What you see here are the top 2,000 two-word phrases from all of those stories.

2000-top-two-word-phrases-from-111-sf-stories.png
 
The one I find odd is “men women.” How does one put these next to each other in a sentence that way? All I can think of is weird phrasing like “he looked like one of those men women try to avoid.”
 
Mmm - there's quite a few really odd pairs.
"ca see", "ca get", "want know", "want get", and " enough know" don't really sound like two-word phrases. And if there's 111 stories in there, Captain Nemo must be the star of a lot of them to warrant that font size.

Enjoyed finding all the EE 'Doc' Smith shouts, though!
 
The one I find odd is “men women.” How does one put these next to each other in a sentence that way? All I can think of is weird phrasing like “he looked like one of those men women try to avoid.”
Two that stood out to me were "tara helium" and "von horn." They are sideways just above the start of "captain nemo."
 
Thank you to everyone who has already commented on these data visualizations. It has been a pretty eye-opening journey to learn how to do all of this. I appreciate this community.
 
Looking at the two words clouds, it appears the program must strip out “and” along with maybe some common prepositions and articles. Thus “men women” probably represents “men and women” and other phrases.
That is correct. Numerous common and other "stop words" were removed from the data, to help emphasize broader trends.
 
In short, I downloaded 111 popular science fiction stories from the Gutenberg Project. Then used Python to find the 2,000 most popular two-word phrases from all of those stories, when looked at as one mass of text.

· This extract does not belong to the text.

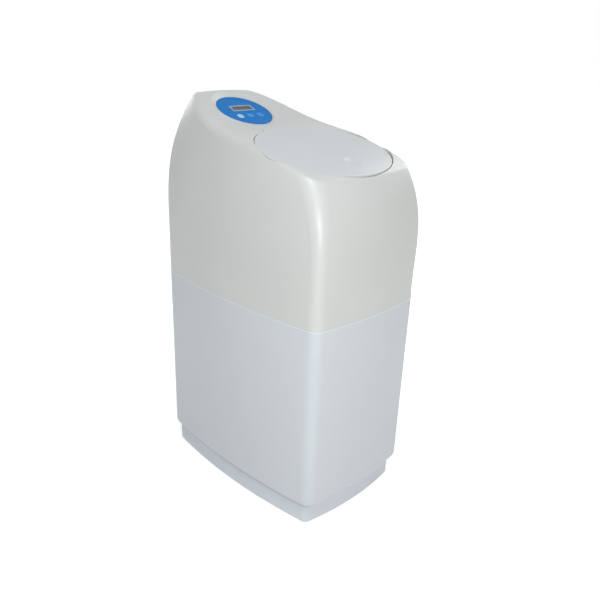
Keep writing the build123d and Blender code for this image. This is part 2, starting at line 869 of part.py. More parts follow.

What you see here are the top 2,000 two-word phrases from all of those stories.

2000-top-two-word-phrases-from-111-sf-stories.png
I'm glad that "hither thither" made the cut.
 
Out of curiosity, what was the minimal number of hits required to make the list? The median number? I am wondering it some of the unusual pairings were due to a small number of matches.
That's an interesting question. I took a look, and the last entry in the data is the two-word phrase "everything happened", which was counted a total of 33 times.